- **Set problem**:
Transcribe only the lines of the listing below from the one holding "Continue the OpenSCAD" through the one holding "material, or the", inclusive, without any change.

- **Extracted data**:
○ ○ ○ ○

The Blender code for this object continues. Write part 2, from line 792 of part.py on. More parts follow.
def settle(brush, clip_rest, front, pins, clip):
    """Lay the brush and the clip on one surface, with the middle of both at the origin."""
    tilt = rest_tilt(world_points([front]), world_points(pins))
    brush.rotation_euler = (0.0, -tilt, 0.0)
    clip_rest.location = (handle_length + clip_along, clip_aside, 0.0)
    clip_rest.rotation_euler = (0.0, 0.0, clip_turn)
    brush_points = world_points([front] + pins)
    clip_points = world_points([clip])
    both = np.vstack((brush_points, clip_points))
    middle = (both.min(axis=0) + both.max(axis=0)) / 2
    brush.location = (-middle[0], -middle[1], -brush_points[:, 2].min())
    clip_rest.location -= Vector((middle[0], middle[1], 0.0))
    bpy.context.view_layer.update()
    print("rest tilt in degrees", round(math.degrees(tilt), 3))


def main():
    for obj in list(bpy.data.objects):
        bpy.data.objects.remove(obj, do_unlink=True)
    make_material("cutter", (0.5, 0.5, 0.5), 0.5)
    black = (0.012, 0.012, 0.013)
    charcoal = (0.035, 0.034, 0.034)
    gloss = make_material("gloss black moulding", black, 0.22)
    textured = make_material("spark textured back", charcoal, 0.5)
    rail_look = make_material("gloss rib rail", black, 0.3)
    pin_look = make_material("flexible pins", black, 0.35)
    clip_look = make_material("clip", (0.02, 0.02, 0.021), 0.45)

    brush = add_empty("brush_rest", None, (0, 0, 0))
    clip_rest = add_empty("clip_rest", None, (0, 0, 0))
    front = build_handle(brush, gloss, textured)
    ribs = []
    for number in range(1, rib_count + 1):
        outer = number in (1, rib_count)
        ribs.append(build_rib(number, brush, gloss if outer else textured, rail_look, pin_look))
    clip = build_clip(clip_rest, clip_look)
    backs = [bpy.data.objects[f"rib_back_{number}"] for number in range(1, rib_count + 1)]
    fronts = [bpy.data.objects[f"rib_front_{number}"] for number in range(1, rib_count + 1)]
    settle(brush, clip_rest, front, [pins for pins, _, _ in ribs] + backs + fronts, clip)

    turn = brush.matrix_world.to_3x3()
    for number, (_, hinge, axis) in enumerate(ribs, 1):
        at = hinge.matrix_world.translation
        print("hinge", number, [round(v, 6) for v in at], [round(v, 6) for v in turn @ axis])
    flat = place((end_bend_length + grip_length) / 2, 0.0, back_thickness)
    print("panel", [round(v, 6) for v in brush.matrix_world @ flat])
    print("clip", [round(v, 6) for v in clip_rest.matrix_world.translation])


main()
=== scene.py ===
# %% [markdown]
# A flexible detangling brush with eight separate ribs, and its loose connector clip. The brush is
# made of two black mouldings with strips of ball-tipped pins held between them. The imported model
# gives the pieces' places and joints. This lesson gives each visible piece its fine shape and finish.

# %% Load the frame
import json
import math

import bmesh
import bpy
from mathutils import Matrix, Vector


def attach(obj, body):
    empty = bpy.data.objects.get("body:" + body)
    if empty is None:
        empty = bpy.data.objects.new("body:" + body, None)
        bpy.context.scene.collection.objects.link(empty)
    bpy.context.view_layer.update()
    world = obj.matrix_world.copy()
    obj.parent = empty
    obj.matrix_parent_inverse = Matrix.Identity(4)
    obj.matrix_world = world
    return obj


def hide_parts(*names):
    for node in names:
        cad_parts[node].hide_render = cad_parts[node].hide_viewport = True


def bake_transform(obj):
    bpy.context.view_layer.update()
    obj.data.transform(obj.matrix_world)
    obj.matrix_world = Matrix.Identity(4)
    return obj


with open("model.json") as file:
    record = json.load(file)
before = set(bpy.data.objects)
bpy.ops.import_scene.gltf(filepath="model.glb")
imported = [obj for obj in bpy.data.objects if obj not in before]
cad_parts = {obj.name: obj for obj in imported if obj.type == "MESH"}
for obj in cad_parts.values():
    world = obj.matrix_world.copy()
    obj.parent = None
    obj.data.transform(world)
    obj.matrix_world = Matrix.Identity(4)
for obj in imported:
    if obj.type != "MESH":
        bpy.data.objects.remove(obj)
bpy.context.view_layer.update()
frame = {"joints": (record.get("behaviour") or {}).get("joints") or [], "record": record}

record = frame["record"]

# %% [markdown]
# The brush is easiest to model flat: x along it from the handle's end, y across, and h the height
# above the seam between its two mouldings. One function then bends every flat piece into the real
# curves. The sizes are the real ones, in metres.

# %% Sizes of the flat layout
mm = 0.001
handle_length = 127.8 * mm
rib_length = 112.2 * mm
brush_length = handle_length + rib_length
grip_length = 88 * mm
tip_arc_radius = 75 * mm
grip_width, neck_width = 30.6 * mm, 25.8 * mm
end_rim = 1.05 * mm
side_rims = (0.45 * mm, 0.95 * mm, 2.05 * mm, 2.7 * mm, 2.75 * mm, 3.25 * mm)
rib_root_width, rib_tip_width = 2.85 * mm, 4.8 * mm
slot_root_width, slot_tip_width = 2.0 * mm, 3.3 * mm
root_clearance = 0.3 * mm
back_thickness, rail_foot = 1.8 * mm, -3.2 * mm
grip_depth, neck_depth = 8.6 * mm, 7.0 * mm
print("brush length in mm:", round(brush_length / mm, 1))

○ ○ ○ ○

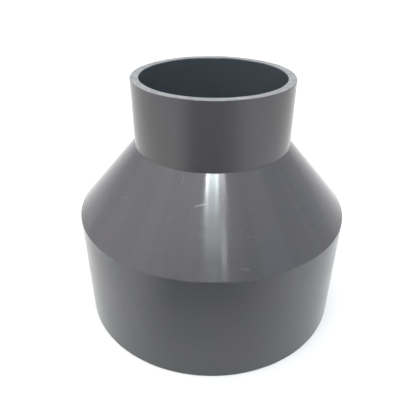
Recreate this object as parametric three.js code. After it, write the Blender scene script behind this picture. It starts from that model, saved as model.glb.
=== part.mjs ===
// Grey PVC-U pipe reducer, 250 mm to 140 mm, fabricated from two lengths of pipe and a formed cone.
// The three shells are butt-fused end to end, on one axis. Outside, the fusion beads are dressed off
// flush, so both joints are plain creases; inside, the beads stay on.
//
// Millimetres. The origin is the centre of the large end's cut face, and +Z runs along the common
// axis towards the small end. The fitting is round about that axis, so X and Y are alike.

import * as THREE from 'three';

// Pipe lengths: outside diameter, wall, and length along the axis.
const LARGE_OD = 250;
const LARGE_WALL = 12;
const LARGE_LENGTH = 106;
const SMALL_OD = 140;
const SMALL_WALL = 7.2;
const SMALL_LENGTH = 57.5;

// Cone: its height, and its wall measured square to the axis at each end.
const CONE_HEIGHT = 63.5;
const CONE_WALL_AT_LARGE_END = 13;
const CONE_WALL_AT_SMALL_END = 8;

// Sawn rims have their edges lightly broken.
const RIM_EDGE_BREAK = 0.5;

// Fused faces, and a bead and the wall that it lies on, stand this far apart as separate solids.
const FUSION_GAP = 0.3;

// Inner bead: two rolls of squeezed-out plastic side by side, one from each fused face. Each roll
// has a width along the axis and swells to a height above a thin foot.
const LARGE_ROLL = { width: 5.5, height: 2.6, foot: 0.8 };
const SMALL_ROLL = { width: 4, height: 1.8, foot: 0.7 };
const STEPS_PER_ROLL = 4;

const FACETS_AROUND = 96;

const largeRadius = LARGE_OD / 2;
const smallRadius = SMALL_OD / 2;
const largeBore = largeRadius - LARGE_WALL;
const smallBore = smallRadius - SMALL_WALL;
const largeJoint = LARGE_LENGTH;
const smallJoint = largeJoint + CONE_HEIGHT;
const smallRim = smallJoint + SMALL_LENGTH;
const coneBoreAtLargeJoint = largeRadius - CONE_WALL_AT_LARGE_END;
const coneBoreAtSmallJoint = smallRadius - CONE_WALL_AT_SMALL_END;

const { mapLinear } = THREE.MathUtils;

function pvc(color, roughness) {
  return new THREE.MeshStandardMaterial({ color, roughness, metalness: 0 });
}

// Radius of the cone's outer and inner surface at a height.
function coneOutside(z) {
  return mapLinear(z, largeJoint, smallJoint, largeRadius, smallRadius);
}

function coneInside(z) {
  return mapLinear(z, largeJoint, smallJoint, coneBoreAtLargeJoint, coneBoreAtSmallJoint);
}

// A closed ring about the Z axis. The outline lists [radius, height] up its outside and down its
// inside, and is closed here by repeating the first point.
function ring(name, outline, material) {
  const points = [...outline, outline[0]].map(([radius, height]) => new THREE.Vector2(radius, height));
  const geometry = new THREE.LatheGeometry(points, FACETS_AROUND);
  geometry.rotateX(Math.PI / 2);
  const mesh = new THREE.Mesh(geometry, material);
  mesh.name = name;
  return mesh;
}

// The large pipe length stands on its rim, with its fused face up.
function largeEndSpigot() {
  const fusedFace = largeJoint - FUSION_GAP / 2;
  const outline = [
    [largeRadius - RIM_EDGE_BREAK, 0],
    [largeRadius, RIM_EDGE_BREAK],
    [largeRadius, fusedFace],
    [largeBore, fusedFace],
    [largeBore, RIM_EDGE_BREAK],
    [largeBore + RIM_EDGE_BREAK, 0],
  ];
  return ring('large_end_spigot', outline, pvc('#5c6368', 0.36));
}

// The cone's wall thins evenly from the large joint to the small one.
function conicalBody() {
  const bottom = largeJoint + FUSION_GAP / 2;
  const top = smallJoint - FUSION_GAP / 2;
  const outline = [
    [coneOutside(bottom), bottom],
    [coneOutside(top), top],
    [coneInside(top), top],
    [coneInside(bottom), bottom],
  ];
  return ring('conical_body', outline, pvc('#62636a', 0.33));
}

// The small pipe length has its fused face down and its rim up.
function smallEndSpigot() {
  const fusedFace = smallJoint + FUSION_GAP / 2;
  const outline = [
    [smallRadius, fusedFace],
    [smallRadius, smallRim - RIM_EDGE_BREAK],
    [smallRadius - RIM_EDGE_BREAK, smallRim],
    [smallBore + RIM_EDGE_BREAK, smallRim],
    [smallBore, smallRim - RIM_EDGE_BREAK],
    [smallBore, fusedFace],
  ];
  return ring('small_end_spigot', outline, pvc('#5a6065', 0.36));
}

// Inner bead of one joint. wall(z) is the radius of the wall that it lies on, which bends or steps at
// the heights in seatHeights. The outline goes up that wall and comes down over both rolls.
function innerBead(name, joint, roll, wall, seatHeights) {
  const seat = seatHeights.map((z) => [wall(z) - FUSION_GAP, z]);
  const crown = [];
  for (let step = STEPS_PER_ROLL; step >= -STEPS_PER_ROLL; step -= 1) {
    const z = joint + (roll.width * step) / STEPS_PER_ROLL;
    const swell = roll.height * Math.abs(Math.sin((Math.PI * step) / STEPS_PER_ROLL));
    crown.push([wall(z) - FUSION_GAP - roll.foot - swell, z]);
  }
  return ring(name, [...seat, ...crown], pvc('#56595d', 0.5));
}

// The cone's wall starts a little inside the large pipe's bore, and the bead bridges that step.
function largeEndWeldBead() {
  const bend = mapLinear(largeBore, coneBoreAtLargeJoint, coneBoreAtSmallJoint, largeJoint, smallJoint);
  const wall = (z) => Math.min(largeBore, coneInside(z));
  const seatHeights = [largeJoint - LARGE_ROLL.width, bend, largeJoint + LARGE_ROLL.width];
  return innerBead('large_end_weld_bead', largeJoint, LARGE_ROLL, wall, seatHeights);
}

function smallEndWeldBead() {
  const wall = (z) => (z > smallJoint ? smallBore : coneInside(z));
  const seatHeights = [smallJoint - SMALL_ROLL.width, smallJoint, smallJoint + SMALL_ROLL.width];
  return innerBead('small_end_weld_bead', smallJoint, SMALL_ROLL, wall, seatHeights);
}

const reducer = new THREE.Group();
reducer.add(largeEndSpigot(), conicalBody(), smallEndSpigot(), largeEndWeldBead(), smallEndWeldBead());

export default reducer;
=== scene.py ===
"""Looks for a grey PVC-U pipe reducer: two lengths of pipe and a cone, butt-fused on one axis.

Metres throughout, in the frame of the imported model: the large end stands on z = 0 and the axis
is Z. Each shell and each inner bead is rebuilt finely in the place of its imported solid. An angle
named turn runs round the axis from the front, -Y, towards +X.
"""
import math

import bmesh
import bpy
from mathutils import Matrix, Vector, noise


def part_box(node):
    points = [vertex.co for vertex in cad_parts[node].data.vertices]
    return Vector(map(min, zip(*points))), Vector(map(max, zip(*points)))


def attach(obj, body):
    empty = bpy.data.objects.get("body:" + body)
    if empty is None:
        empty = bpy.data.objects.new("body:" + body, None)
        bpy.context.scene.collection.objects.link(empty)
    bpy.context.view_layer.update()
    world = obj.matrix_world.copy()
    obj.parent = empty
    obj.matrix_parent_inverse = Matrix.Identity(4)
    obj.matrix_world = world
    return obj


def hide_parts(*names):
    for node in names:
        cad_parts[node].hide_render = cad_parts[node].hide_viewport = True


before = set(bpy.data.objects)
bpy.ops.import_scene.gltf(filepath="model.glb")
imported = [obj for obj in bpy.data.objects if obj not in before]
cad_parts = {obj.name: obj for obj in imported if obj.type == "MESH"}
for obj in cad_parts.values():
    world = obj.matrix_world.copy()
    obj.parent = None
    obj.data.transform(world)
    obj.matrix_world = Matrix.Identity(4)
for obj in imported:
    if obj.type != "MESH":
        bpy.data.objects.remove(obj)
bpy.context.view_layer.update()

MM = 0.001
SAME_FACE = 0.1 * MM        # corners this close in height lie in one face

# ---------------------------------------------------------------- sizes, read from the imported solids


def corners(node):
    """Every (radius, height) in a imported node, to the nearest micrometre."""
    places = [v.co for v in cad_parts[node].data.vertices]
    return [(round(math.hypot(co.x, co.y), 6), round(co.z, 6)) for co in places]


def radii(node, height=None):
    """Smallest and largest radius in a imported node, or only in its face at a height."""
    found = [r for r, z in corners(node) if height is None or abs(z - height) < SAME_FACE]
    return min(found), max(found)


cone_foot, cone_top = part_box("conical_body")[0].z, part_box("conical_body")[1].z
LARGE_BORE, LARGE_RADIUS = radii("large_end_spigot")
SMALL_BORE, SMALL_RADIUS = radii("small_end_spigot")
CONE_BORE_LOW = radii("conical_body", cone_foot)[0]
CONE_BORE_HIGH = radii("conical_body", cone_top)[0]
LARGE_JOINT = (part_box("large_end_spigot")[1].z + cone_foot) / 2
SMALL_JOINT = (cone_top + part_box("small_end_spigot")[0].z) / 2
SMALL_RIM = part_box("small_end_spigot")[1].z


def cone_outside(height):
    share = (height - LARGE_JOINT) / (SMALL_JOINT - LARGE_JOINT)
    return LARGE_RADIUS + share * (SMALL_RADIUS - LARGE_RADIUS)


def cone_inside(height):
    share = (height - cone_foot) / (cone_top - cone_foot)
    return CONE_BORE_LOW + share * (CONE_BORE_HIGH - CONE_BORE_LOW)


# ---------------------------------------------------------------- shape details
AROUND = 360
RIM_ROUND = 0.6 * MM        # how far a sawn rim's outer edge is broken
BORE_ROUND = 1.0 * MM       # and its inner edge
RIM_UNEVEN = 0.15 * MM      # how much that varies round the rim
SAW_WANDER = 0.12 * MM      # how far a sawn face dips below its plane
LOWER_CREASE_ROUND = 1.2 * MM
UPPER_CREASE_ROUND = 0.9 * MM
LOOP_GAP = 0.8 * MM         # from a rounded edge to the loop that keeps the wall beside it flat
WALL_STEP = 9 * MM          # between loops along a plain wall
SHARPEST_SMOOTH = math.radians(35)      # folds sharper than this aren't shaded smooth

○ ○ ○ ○

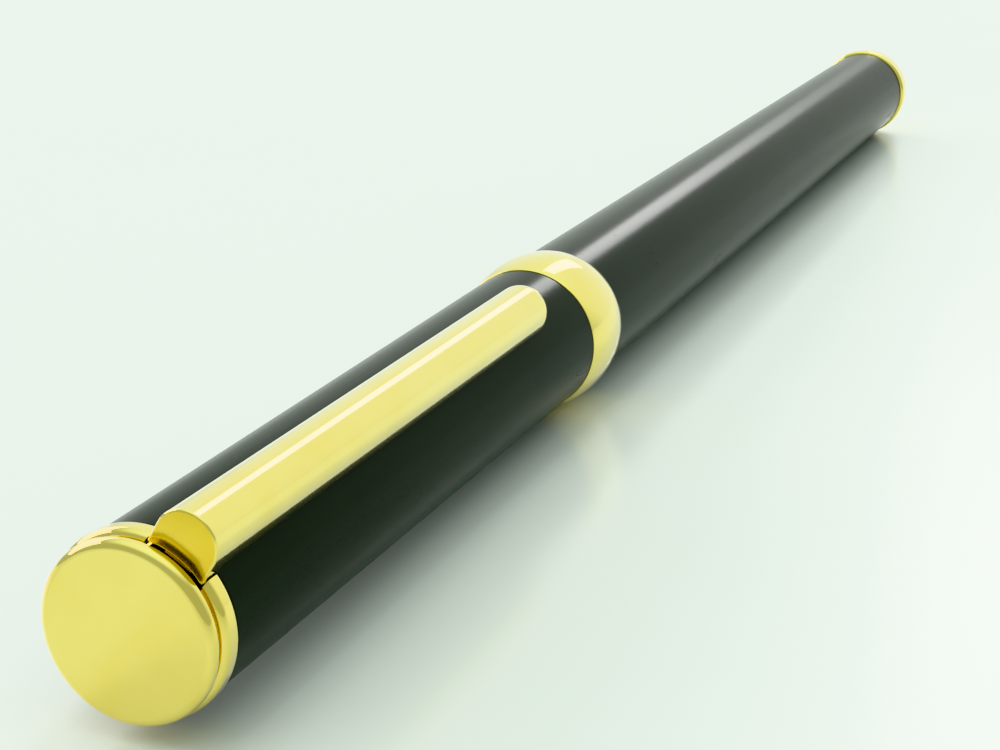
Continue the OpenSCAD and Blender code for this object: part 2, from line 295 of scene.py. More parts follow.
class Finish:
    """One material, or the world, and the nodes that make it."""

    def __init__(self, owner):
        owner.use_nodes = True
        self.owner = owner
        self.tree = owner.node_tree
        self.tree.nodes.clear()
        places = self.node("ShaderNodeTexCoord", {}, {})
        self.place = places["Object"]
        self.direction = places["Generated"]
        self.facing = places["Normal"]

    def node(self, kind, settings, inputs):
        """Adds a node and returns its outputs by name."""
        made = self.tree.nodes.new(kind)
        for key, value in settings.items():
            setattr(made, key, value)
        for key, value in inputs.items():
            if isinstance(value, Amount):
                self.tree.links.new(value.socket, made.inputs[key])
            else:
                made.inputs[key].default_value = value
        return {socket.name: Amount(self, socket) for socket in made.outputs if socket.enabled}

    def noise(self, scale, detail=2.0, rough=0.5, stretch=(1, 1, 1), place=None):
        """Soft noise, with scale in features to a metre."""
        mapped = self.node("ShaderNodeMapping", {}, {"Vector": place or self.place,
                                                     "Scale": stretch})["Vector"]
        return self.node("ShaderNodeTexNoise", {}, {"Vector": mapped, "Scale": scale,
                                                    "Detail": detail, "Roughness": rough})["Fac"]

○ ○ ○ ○

- **Result for this exercise**:
Continue the OpenSCAD and Blender code for this object: part 2, from line 295 of scene.py. More parts follow.
class Finish:
    """One material, or the world, and the nodes that make it."""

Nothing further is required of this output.